Agnello moved in close to Alite and in a whisper said, “You and me have a problem.”
“Yeah, we do,” Alite replied.
The bad blood between Alite and Agnello stretched back to before the burly tow-truck operator had become a Gotti son-in-law. They genuinely didn’t like each other and that dislike had continued to build as each moved up the mob ladder. Agnello, Alite knew, had a leg up on him but that was no reason for Alite to back down.
“Carmine and I walked out together,” Alite said. “By this point, I’ve got the gun that Mondo brought me, a nine millimeter. When we get outside, Carmine takes a swing at me, hits me in the head with his gun.”
Alite wanted to strike back, but he hesitated. He was still playing by the rules of the underworld and in that underworld, if you strike a made guy you could be sentenced to death.
“It was frustrating,” he said. “I knew about the rules, but I think I would have shot him anyway. At that point I’m not afraid of him or of Junior. But what’s in the back of my mind is Gotti. He’s the boss and this is his son-in-law. That’s the reason I don’t strike back. Me and Carmine are screaming at each other and I see Junior pulling up in a car. Vicky’s sitting next to him. He parks down the block and gets out. She stays behind.”

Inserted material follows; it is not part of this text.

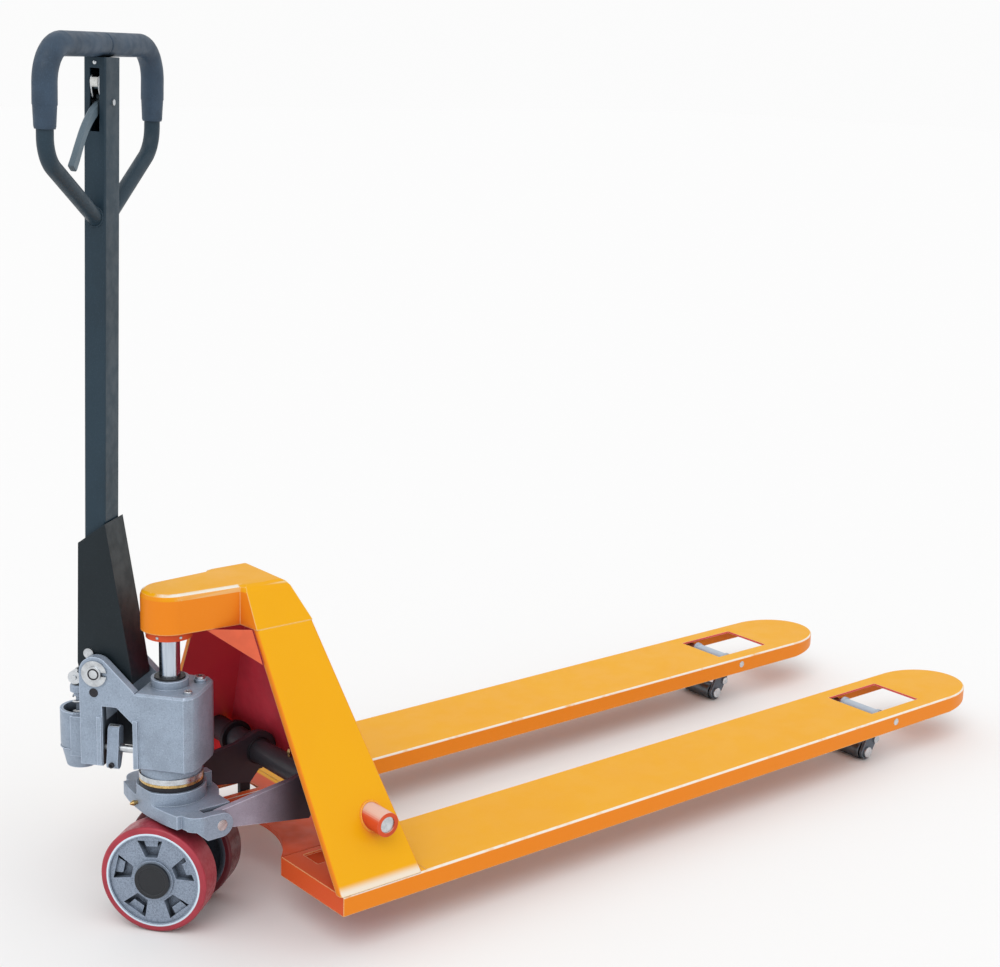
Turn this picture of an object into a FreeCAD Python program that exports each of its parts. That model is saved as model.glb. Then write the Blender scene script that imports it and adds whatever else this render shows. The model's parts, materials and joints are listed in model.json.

It appeared they already knew a little of what had happened, but Alite filled in the missing details. He also told Junior that he wanted to kill Agnello.
“You ain’t touching him,” Junior replied, stepping between the two.
It was the Johnny Gebert scene played out with even more drama. This time it was about blood. Agnello, even though he was a punk and even though he was abusing Junior’s sister, was family. John Alite was not.
“At that point I found out I was an outsider,” Alite said. “That’s when I really understood. He allowed this Carmine to put a gun to me, to come with four other guys to kill me, and he wouldn’t let me get retribution because it was his brother-in-law. . . . I understood. It’s blood. I’m not blood. I was just another guy he used to hurt people and to make money. And that was it.”